Summarizing the study, OPCW director-general Ahmet Üzümcü said the majority of the 122 samples from "multiple locations" in Syria "indicate potentially undeclared chemical weapons-related activities."

He went on to say the Syrian government's explanations for the discoveries "are not scientifically or technically plausible, and … the presence of several undeclared chemical warfare agents is still to be clarified," according to the Foreign Policy story.

This development is particularly newsworthy because, in 2013, Assad vowed to stop the use of chemical weapons against his own citizens during the country's ongoing bloody civil war. That same year, Assad's government killed more than 1,400 people with "nerve gas," a class of chemical munitions that includes sarin, after President Barack Obama said doing so would represent crossing a "red line," sparking a military response from the United States.

However, to the chagrin of many on both sides of the aisle, the commander in chief did not launch airstrikes against the Syrian government when the chemical weapons were utilized, instead allowing the Russian leadership to settle the issue.

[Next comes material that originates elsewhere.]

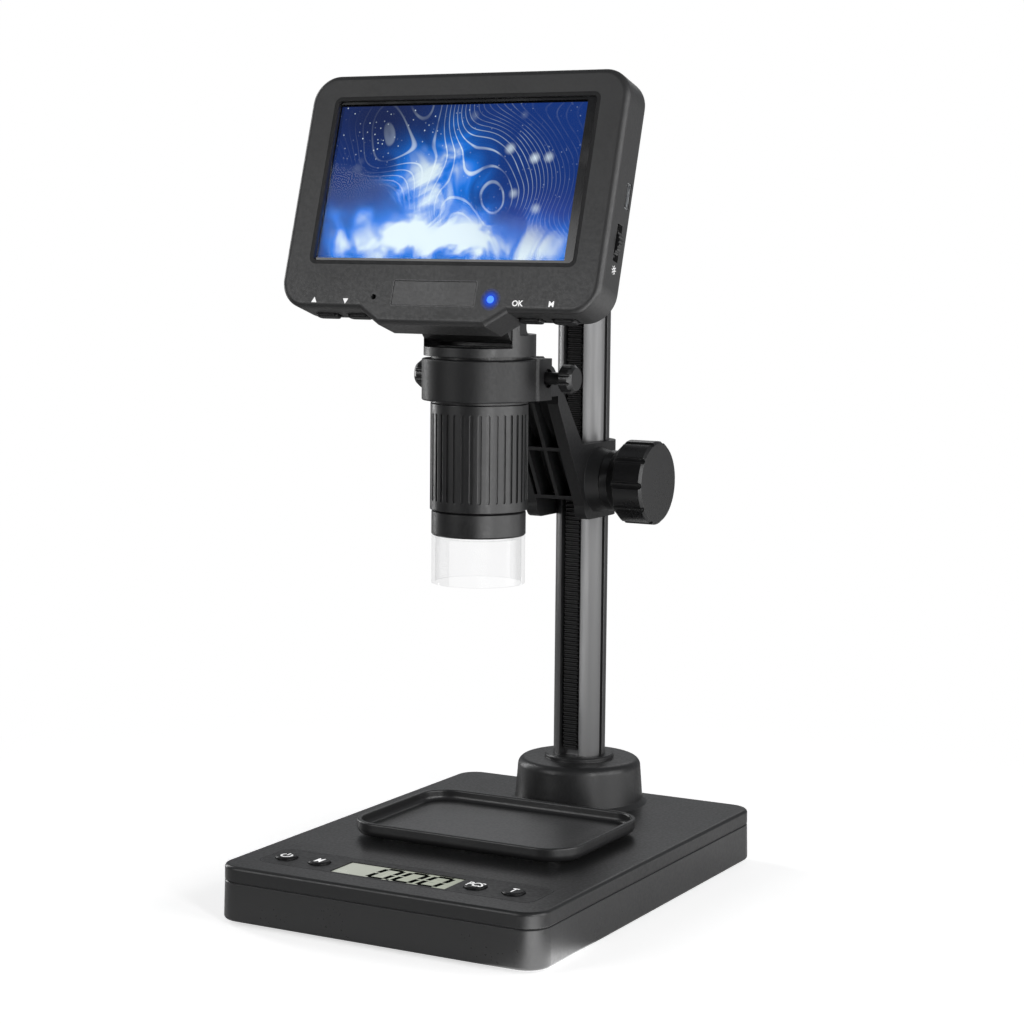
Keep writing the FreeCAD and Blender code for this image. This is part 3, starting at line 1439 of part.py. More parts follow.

As Foreign Policy notes, this potential development is a political shot to Obama's diplomacy because the president has used the negotiations with Syria as proof the U.S. can get results without muscular action in the effort to suppress the spread of weapons in the Middle East. Obama has said he is "very proud" of his decision not to launch airstrikes against Syria.

According to the new report, the OPCW determined the Syrian government has not given "sufficient access" to the senior leaders in the chemical weapons program and has failed to account for 2,000 aerial bombs created to deliver mustard gas.

One U.S. diplomat, according to the Foreign Policy report, said the samples of undeclared chemical warfare agents collected by the OPCW are "indicative of production, weaponization, and storage of [chemical warfare] agents by the Syrian military that has never been acknowledged by the Syrian government."

The U.S. and other Western allies are in the process of determining whether the OPCW's findings can be used to argue Syria has violated the United Nations demand, outlined in Resolution 2118, that a country must fully cooperate with international inspectors tasked with holding the Assad leadership accountable to its promise to destroy all chemical weapons.